Pay Attention to Social Media Sites: Millennials are sophisticated about searching for information and finding things on the internet. Instead of just using Google or Bing to search, they also use social media sites like Facebook, Google+, Twitter, LinkedIn, and Pinterest as search engines. The Millennials go directly to social media channels to search for information about products or services. Brands must pay attention to social media sites and communicate through them in order to build trust with existing and future customers.
Communicate Ideas: Build credibility with a social audience by entertaining, discussing and teaching ideas. Ignite conversation and ask for honest feedback. For example, what do you think about our new phone, our new prepaid card? Social media is the perfect platform for a brand to communicate with their customer and provide information and feelings that make people share with others.
Be Responsive to Customer Communications: When consumers have questions and/or complaints, connect with them via social media. Here is your opportunity to display great service in front of a large audience. Address customer complaints head on by treating the customer with respect, being as helpful as possible. These opportunities can end up being the best testimonials.
Fun & Simple Engagement: Build and maintain trust by offering entertainment. It’s not always about your company and its services or value. Provide value in a fun and creative way through daily content, apps, videos, contests, sweepstakes, and social responsibility (noble causes).

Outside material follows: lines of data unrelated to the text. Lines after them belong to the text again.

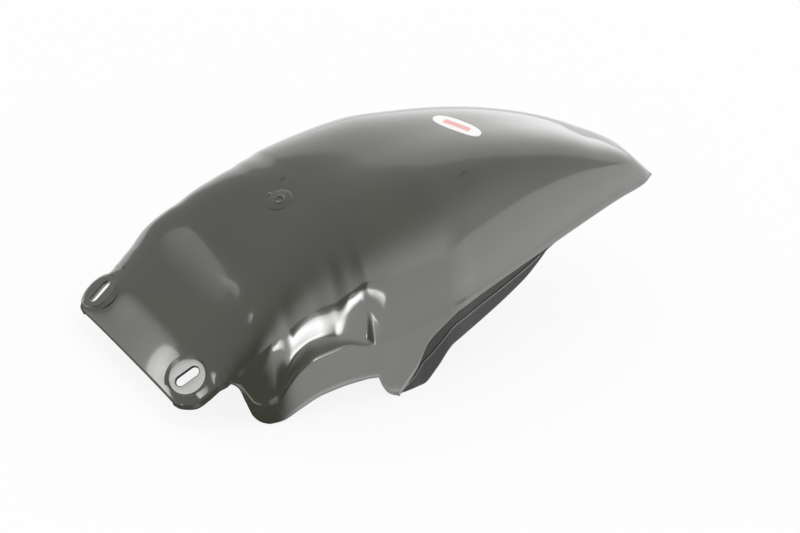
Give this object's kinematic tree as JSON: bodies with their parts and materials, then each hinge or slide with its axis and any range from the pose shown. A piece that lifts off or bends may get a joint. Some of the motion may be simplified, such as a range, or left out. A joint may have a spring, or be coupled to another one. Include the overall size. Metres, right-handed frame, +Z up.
{
  "type": "motorcycle rear fender",
  "caption": "Moulded plastic rear mudguard that hugs a motorcycle's rear tyre, with a flat slotted front flange, scooped side walls and a pointed tail.",
  "frame": {"origin": "centre of the bounding box's underside: the shell stands there on its two front lobes and on the lowest points of its two tucked-in side strips", "axes": "+X rearward to the tail, +Y to the rider's right, +Z up as the shell stands; the wheel's middle plane is y = 0 and the wheel's axle is parallel to Y at x = 0.0312, z = -0.1477"},
  "size_m": [0.524, 0.222, 0.1903],
  "materials": {
    "shell_plastic": "high gloss black, moulded in one piece"
  },
  "bodies": {
    "root": {"fender": "shell_plastic"}
  },
  "joints": []
}
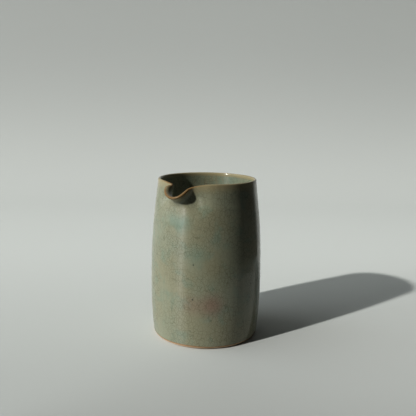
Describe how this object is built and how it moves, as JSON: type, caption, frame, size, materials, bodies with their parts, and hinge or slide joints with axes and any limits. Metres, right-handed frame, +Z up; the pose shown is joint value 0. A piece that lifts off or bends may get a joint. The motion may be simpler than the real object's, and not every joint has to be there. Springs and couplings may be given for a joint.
{
  "type": "ceramic pitcher",
  "caption": "Slim, gently barrelled stoneware pitcher with a pinched pouring lip, an open mouth and no handle, glazed inside and out above a bare clay foot.",
  "frame": {"origin": "centre of the foot ring's underside, on the pot's axis", "axes": "+Z up along the pot's axis, -Y the way the pouring lip points, +X to the right of someone facing the lip"},
  "size_m": [0.1018, 0.1062, 0.145],
  "materials": {
    "bare_stoneware": "matte",
    "celadon_glaze": "satin",
    "inner_celadon_glaze": "satin",
    "brown_rim_glaze": "satin"
  },
  "bodies": {
    "root": {"clay_body": "bare_stoneware", "outer_glaze": "celadon_glaze", "inner_glaze": "inner_celadon_glaze", "rim_glaze": "brown_rim_glaze"}
  },
  "joints": []
}
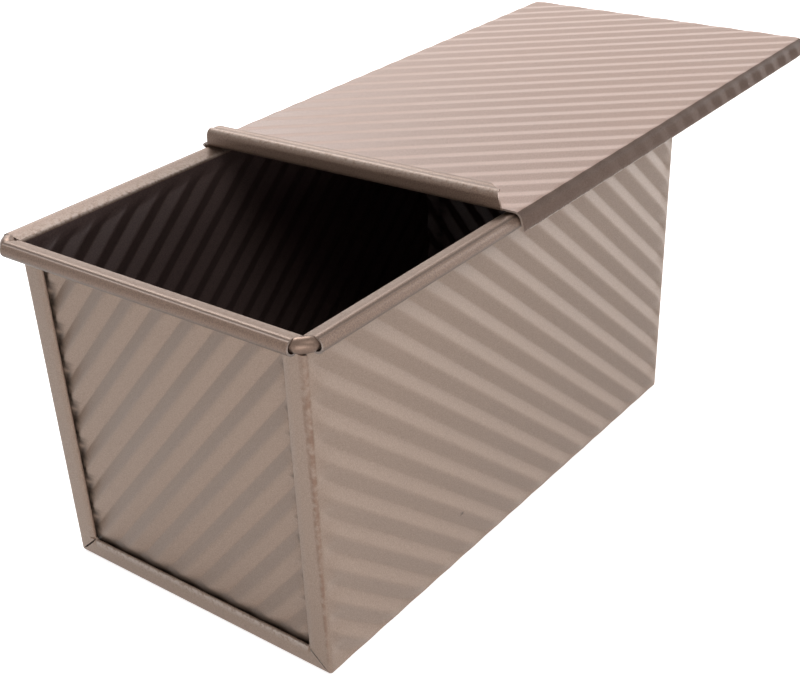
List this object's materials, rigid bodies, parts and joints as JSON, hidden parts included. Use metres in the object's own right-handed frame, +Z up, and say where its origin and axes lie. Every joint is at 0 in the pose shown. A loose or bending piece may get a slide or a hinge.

Social Responsibility: Build trust with your customers by letting them know you care about the world and the people and animals in it. Socially responsible brands often gain momentum when fans and customers see they are not just about profits; they give back to their communities or the world around them. Social media channels are the perfect platform to let people know what you are doing to help others. Promotions that give back to others are the way to go.